──────── GIVEN DATA

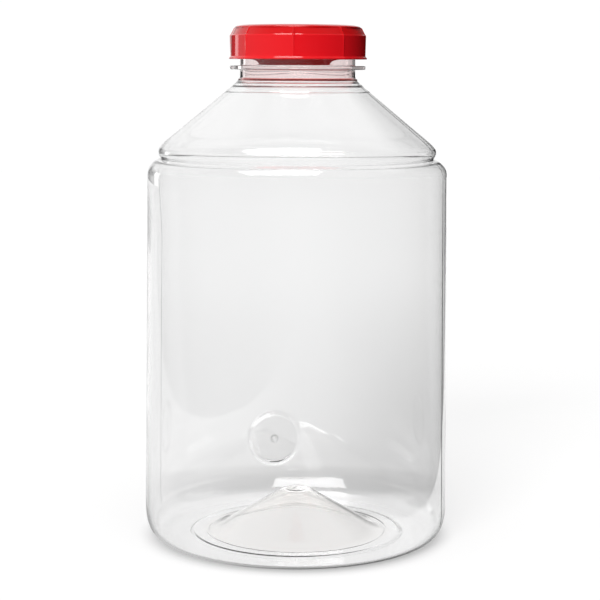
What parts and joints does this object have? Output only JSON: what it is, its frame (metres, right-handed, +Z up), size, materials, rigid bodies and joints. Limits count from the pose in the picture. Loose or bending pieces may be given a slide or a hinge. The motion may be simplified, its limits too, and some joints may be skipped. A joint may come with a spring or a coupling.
{
  "type": "carboy",
  "caption": "Clear plastic wide-mouth carboy with a conical shoulder, a domed-in base and a red screw lid that unscrews and lifts off the mouth.",
  "frame": {"origin": "middle of the base, on the surface that the carboy stands on", "axes": "+Z up along the bottle's axis; -Y towards the viewer of the picture, +X to the right there; the blank port pad is low on the +Y side"},
  "size_m": [0.3024, 0.3024, 0.508],
  "materials": {
    "clear_plastic": "clear, glossy, blow moulded",
    "red_plastic": "glossy injection-moulded red",
    "seal_foam": "matt soft seal"
  },
  "bodies": {
    "bottle": {"bottle": "clear_plastic"},
    "seal": {"seal_ring": "seal_foam"},
    "lid": {"lid": "red_plastic"}
  },
  "joints": [
    {"name": "lid_rise", "type": "slide", "parent": "bottle", "child": "seal", "axis": [0, 0, 1], "range_m": [0, 0.0365]},
    {"name": "lid_turn", "type": "hinge", "parent": "seal", "child": "lid", "pos_m": [0, 0, 0.475], "axis": [0, 0, 1], "range_deg": [0, 1080]}
  ],
  "couplings": [
    {"joint": "lid_rise", "follows": "lid_turn", "m_per_rad": 0.0019099}
  ]
}
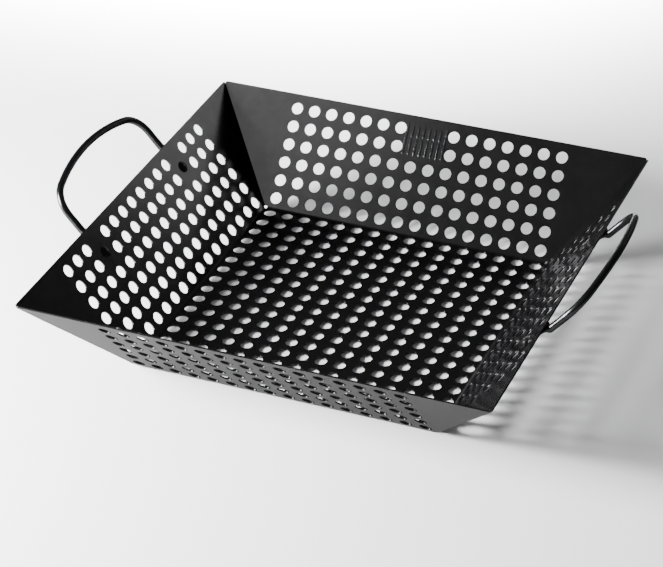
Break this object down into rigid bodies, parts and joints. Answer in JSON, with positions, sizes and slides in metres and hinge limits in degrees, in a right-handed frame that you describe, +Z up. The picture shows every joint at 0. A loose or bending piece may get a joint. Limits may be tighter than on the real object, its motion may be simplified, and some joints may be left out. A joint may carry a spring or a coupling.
{
  "type": "grill basket",
  "caption": "Square perforated sheet-steel grill basket with outward-sloping walls, a plain embossed panel and a riveted wire handle on each side, all in a satin black coating.",
  "frame": {"origin": "centre of the basket's underside, on the surface it rests on", "axes": "+Z up, out of the basket's mouth; +X towards the right handle; +Y towards the wall with the embossed panel"},
  "size_m": [0.3644, 0.3062, 0.0907],
  "materials": {
    "coated_sheet": "satin",
    "tack_weld": "satin",
    "handle_wire": "gloss",
    "rivet": "satin"
  },
  "bodies": {
    "root": {"floor_panel": "coated_sheet", "front_wall": "coated_sheet", "back_wall": "coated_sheet", "left_wall": "coated_sheet", "right_wall": "coated_sheet", "tack_welds_front_left": "tack_weld", "tack_welds_front_right": "tack_weld", "tack_welds_back_left": "tack_weld", "tack_welds_back_right": "tack_weld", "handle_left": "handle_wire", "handle_right": "handle_wire", "rivet_left_front": "rivet", "rivet_left_back": "rivet", "rivet_right_front": "rivet", "rivet_right_back": "rivet"}
  },
  "joints": []
}
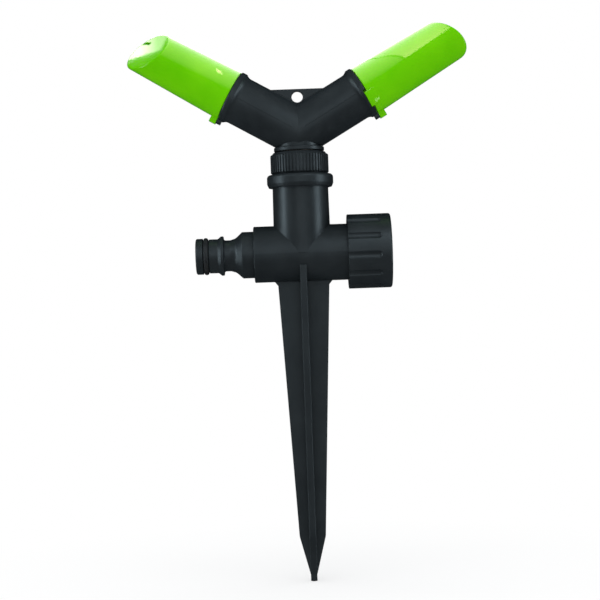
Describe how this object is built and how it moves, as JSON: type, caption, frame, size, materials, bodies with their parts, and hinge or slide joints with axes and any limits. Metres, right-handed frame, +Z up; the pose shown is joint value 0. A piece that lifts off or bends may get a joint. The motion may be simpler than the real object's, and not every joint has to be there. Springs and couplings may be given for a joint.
{
  "type": "lawn sprinkler",
  "caption": "Rotating lawn sprinkler: V-shaped arms with slanted push-fit nozzles turn on a bearing above a tee on a ground spike, with a hose nipple and a capped threaded outlet",
  "frame": {"origin": "on the spin axis at ground level, the underside of the tee barrel, where the spike begins", "axes": "+Z up along the spin axis and the spike, +X along the tee towards the end cap, -Y the front"},
  "size_m": [0.1478, 0.0322, 0.24],
  "materials": {
    "black_plastic": "satin moulded charcoal plastic",
    "green_plastic": "glossy lime green moulded plastic",
    "rubber": "smooth black rubber",
    "nylon": "natural low-friction plastic",
    "spring_steel": "stainless spring steel"
  },
  "bodies": {
    "root": {"spike_body": "black_plastic", "hose_nipple": "black_plastic", "nipple_o_ring": "rubber"},
    "cap_seal": {"cap_washer": "rubber"},
    "screw_cap": {"end_cap": "black_plastic"},
    "bearing": {"bearing_bush": "nylon", "neck_washer": "rubber", "upper_thrust_washer": "nylon", "lower_thrust_washer": "nylon"},
    "nut": {"bearing_nut": "black_plastic"},
    "head": {"rotor": "black_plastic", "spindle_clip": "spring_steel", "spindle_o_ring": "rubber"},
    "nozzle_left": {"left_nozzle": "green_plastic", "left_nozzle_o_ring": "rubber"},
    "nozzle_right": {"right_nozzle": "green_plastic", "right_nozzle_o_ring": "rubber"}
  },
  "joints": [
    {"name": "rotor_spin", "type": "hinge", "parent": "bearing", "child": "head", "pos_m": [0, 0, 0.0565], "axis": [0, 0, 1], "continuous": true},
    {"name": "nut_turn", "type": "hinge", "parent": "bearing", "child": "nut", "pos_m": [0, 0, 0.0513], "axis": [0, 0, 1], "range_deg": [0, 1080]},
    {"name": "head_lift", "type": "slide", "parent": "root", "child": "bearing", "axis": [0, 0, 1], "range_m": [0, 0.0054]},
    {"name": "cap_turn", "type": "hinge", "parent": "cap_seal", "child": "screw_cap", "pos_m": [0.029, 0, 0.0122], "axis": [1, 0, 0], "range_deg": [0, 2700]},
    {"name": "cap_travel", "type": "slide", "parent": "root", "child": "cap_seal", "axis": [1, 0, 0], "range_m": [0, 0.0136]},
    {"name": "left_nozzle_pull", "type": "slide", "parent": "head", "child": "nozzle_left", "axis": [-0.866, 0, 0.5], "range_m": [0, 0.014]},
    {"name": "right_nozzle_pull", "type": "slide", "parent": "head", "child": "nozzle_right", "axis": [0.866, 0, 0.5], "range_m": [0, 0.014]}
  ],
  "couplings": [
    {"joint": "nut_turn", "follows": "head_lift", "rad_per_m": 3463.7},
    {"joint": "cap_turn", "follows": "cap_travel", "rad_per_m": 3463.7}
  ]
}
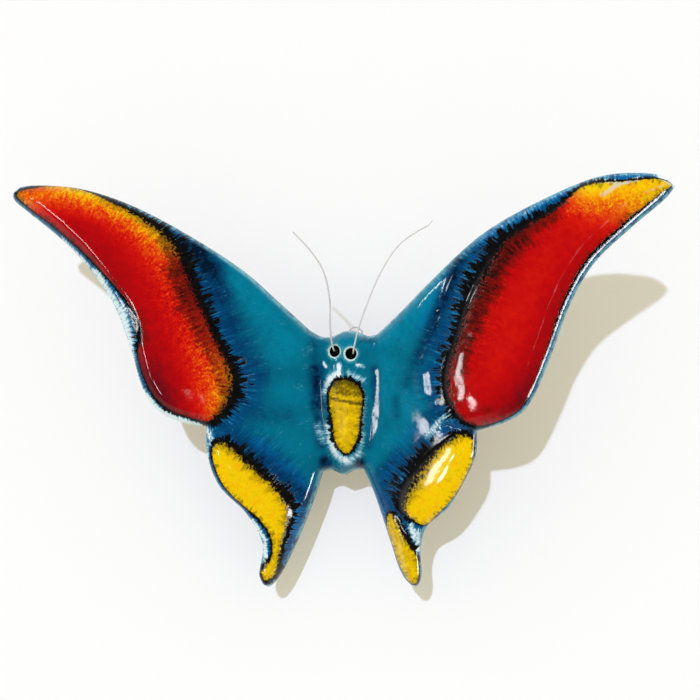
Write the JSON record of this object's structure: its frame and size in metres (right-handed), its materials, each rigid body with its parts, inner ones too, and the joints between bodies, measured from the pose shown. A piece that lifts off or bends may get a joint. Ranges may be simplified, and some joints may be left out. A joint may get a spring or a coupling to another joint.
{
  "type": "brooch",
  "caption": "Butterfly brooch: a glazed ceramic butterfly with wire antennae, on a bar pin whose hinged stem closes in a turning safety catch.",
  "frame": {"origin": "centre of the back plate's rear face, where the cloth lies when the brooch is worn", "axes": "+Z out of the brooch's face, +Y towards the butterfly's head (up when worn), +X to the right as the face is seen"},
  "size_m": [0.103, 0.0647, 0.0221],
  "materials": {
    "glazed_ceramic": "glossy turquoise and blue glaze with red, orange and yellow wing patches edged in black",
    "silvered_wire": "drawn silver-coloured wire",
    "epoxy": "hardened clear adhesive",
    "nickel_plate": "bright nickel plating",
    "pin_steel": "drawn steel"
  },
  "bodies": {
    "brooch": {"ceramic_butterfly": "glazed_ceramic", "antenna_wire": "silvered_wire", "antenna_glue": "epoxy", "glue_pad": "epoxy", "back_plate": "nickel_plate", "hinge_joint": "nickel_plate", "joint_rivet": "pin_steel", "catch_base": "nickel_plate"},
    "pin": {"pin_stem": "pin_steel"},
    "catch": {"catch_rotor": "nickel_plate"}
  },
  "joints": [
    {"name": "pin_hinge", "type": "hinge", "parent": "brooch", "child": "pin", "pos_m": [-0.0154, 0, -0.00465], "axis": [0, 1, 0], "range_deg": [0, 100]},
    {"name": "catch_turn", "type": "hinge", "parent": "brooch", "child": "catch", "pos_m": [0.0152, 0, -0.00465], "axis": [1, 0, 0], "range_deg": [0, 110]}
  ]
}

────────────────

> **INSTRUCTIONS FOR THE TASK**
From the records above, extract every entry verbatim.

> **THE RESPONSE**
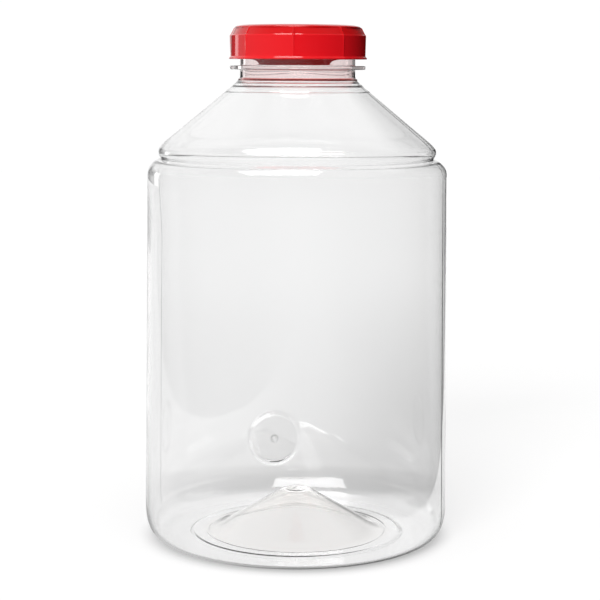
What parts and joints does this object have? Output only JSON: what it is, its frame (metres, right-handed, +Z up), size, materials, rigid bodies and joints. Limits count from the pose in the picture. Loose or bending pieces may be given a slide or a hinge. The motion may be simplified, its limits too, and some joints may be skipped. A joint may come with a spring or a coupling.
{
  "type": "carboy",
  "caption": "Clear plastic wide-mouth carboy with a conical shoulder, a domed-in base and a red screw lid that unscrews and lifts off the mouth.",
  "frame": {"origin": "middle of the base, on the surface that the carboy stands on", "axes": "+Z up along the bottle's axis; -Y towards the viewer of the picture, +X to the right there; the blank port pad is low on the +Y side"},
  "size_m": [0.3024, 0.3024, 0.508],
  "materials": {
    "clear_plastic": "clear, glossy, blow moulded",
    "red_plastic": "glossy injection-moulded red",
    "seal_foam": "matt soft seal"
  },
  "bodies": {
    "bottle": {"bottle": "clear_plastic"},
    "seal": {"seal_ring": "seal_foam"},
    "lid": {"lid": "red_plastic"}
  },
  "joints": [
    {"name": "lid_rise", "type": "slide", "parent": "bottle", "child": "seal", "axis": [0, 0, 1], "range_m": [0, 0.0365]},
    {"name": "lid_turn", "type": "hinge", "parent": "seal", "child": "lid", "pos_m": [0, 0, 0.475], "axis": [0, 0, 1], "range_deg": [0, 1080]}
  ],
  "couplings": [
    {"joint": "lid_rise", "follows": "lid_turn", "m_per_rad": 0.0019099}
  ]
}
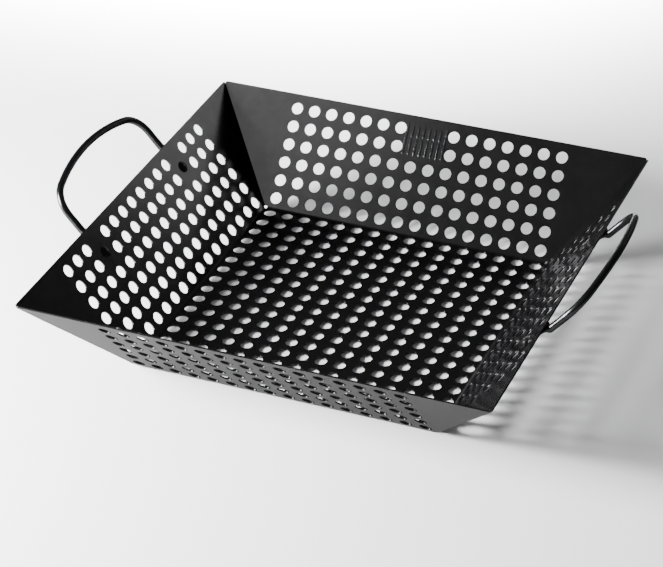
Break this object down into rigid bodies, parts and joints. Answer in JSON, with positions, sizes and slides in metres and hinge limits in degrees, in a right-handed frame that you describe, +Z up. The picture shows every joint at 0. A loose or bending piece may get a joint. Limits may be tighter than on the real object, its motion may be simplified, and some joints may be left out. A joint may carry a spring or a coupling.
{
  "type": "grill basket",
  "caption": "Square perforated sheet-steel grill basket with outward-sloping walls, a plain embossed panel and a riveted wire handle on each side, all in a satin black coating.",
  "frame": {"origin": "centre of the basket's underside, on the surface it rests on", "axes": "+Z up, out of the basket's mouth; +X towards the right handle; +Y towards the wall with the embossed panel"},
  "size_m": [0.3644, 0.3062, 0.0907],
  "materials": {
    "coated_sheet": "satin",
    "tack_weld": "satin",
    "handle_wire": "gloss",
    "rivet": "satin"
  },
  "bodies": {
    "root": {"floor_panel": "coated_sheet", "front_wall": "coated_sheet", "back_wall": "coated_sheet", "left_wall": "coated_sheet", "right_wall": "coated_sheet", "tack_welds_front_left": "tack_weld", "tack_welds_front_right": "tack_weld", "tack_welds_back_left": "tack_weld", "tack_welds_back_right": "tack_weld", "handle_left": "handle_wire", "handle_right": "handle_wire", "rivet_left_front": "rivet", "rivet_left_back": "rivet", "rivet_right_front": "rivet", "rivet_right_back": "rivet"}
  },
  "joints": []
}
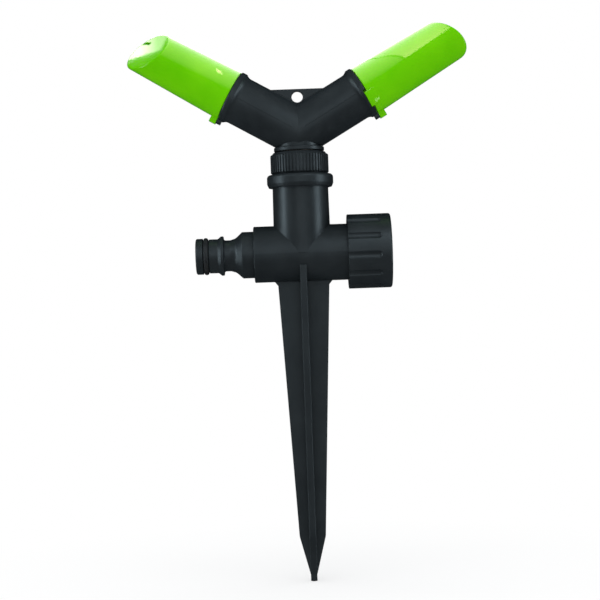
Describe how this object is built and how it moves, as JSON: type, caption, frame, size, materials, bodies with their parts, and hinge or slide joints with axes and any limits. Metres, right-handed frame, +Z up; the pose shown is joint value 0. A piece that lifts off or bends may get a joint. The motion may be simpler than the real object's, and not every joint has to be there. Springs and couplings may be given for a joint.
{
  "type": "lawn sprinkler",
  "caption": "Rotating lawn sprinkler: V-shaped arms with slanted push-fit nozzles turn on a bearing above a tee on a ground spike, with a hose nipple and a capped threaded outlet",
  "frame": {"origin": "on the spin axis at ground level, the underside of the tee barrel, where the spike begins", "axes": "+Z up along the spin axis and the spike, +X along the tee towards the end cap, -Y the front"},
  "size_m": [0.1478, 0.0322, 0.24],
  "materials": {
    "black_plastic": "satin moulded charcoal plastic",
    "green_plastic": "glossy lime green moulded plastic",
    "rubber": "smooth black rubber",
    "nylon": "natural low-friction plastic",
    "spring_steel": "stainless spring steel"
  },
  "bodies": {
    "root": {"spike_body": "black_plastic", "hose_nipple": "black_plastic", "nipple_o_ring": "rubber"},
    "cap_seal": {"cap_washer": "rubber"},
    "screw_cap": {"end_cap": "black_plastic"},
    "bearing": {"bearing_bush": "nylon", "neck_washer": "rubber", "upper_thrust_washer": "nylon", "lower_thrust_washer": "nylon"},
    "nut": {"bearing_nut": "black_plastic"},
    "head": {"rotor": "black_plastic", "spindle_clip": "spring_steel", "spindle_o_ring": "rubber"},
    "nozzle_left": {"left_nozzle": "green_plastic", "left_nozzle_o_ring": "rubber"},
    "nozzle_right": {"right_nozzle": "green_plastic", "right_nozzle_o_ring": "rubber"}
  },
  "joints": [
    {"name": "rotor_spin", "type": "hinge", "parent": "bearing", "child": "head", "pos_m": [0, 0, 0.0565], "axis": [0, 0, 1], "continuous": true},
    {"name": "nut_turn", "type": "hinge", "parent": "bearing", "child": "nut", "pos_m": [0, 0, 0.0513], "axis": [0, 0, 1], "range_deg": [0, 1080]},
    {"name": "head_lift", "type": "slide", "parent": "root", "child": "bearing", "axis": [0, 0, 1], "range_m": [0, 0.0054]},
    {"name": "cap_turn", "type": "hinge", "parent": "cap_seal", "child": "screw_cap", "pos_m": [0.029, 0, 0.0122], "axis": [1, 0, 0], "range_deg": [0, 2700]},
    {"name": "cap_travel", "type": "slide", "parent": "root", "child": "cap_seal", "axis": [1, 0, 0], "range_m": [0, 0.0136]},
    {"name": "left_nozzle_pull", "type": "slide", "parent": "head", "child": "nozzle_left", "axis": [-0.866, 0, 0.5], "range_m": [0, 0.014]},
    {"name": "right_nozzle_pull", "type": "slide", "parent": "head", "child": "nozzle_right", "axis": [0.866, 0, 0.5], "range_m": [0, 0.014]}
  ],
  "couplings": [
    {"joint": "nut_turn", "follows": "head_lift", "rad_per_m": 3463.7},
    {"joint": "cap_turn", "follows": "cap_travel", "rad_per_m": 3463.7}
  ]
}
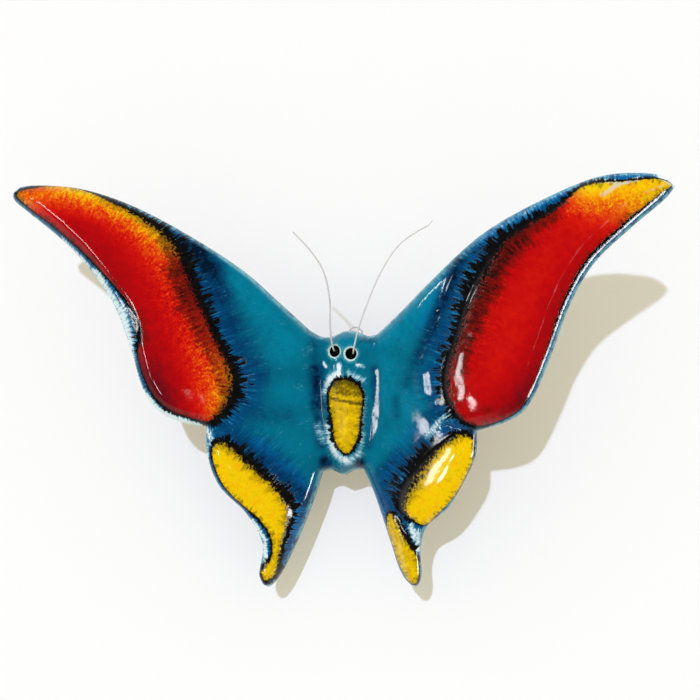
Write the JSON record of this object's structure: its frame and size in metres (right-handed), its materials, each rigid body with its parts, inner ones too, and the joints between bodies, measured from the pose shown. A piece that lifts off or bends may get a joint. Ranges may be simplified, and some joints may be left out. A joint may get a spring or a coupling to another joint.
{
  "type": "brooch",
  "caption": "Butterfly brooch: a glazed ceramic butterfly with wire antennae, on a bar pin whose hinged stem closes in a turning safety catch.",
  "frame": {"origin": "centre of the back plate's rear face, where the cloth lies when the brooch is worn", "axes": "+Z out of the brooch's face, +Y towards the butterfly's head (up when worn), +X to the right as the face is seen"},
  "size_m": [0.103, 0.0647, 0.0221],
  "materials": {
    "glazed_ceramic": "glossy turquoise and blue glaze with red, orange and yellow wing patches edged in black",
    "silvered_wire": "drawn silver-coloured wire",
    "epoxy": "hardened clear adhesive",
    "nickel_plate": "bright nickel plating",
    "pin_steel": "drawn steel"
  },
  "bodies": {
    "brooch": {"ceramic_butterfly": "glazed_ceramic", "antenna_wire": "silvered_wire", "antenna_glue": "epoxy", "glue_pad": "epoxy", "back_plate": "nickel_plate", "hinge_joint": "nickel_plate", "joint_rivet": "pin_steel", "catch_base": "nickel_plate"},
    "pin": {"pin_stem": "pin_steel"},
    "catch": {"catch_rotor": "nickel_plate"}
  },
  "joints": [
    {"name": "pin_hinge", "type": "hinge", "parent": "brooch", "child": "pin", "pos_m": [-0.0154, 0, -0.00465], "axis": [0, 1, 0], "range_deg": [0, 100]},
    {"name": "catch_turn", "type": "hinge", "parent": "brooch", "child": "catch", "pos_m": [0.0152, 0, -0.00465], "axis": [1, 0, 0], "range_deg": [0, 110]}
  ]
}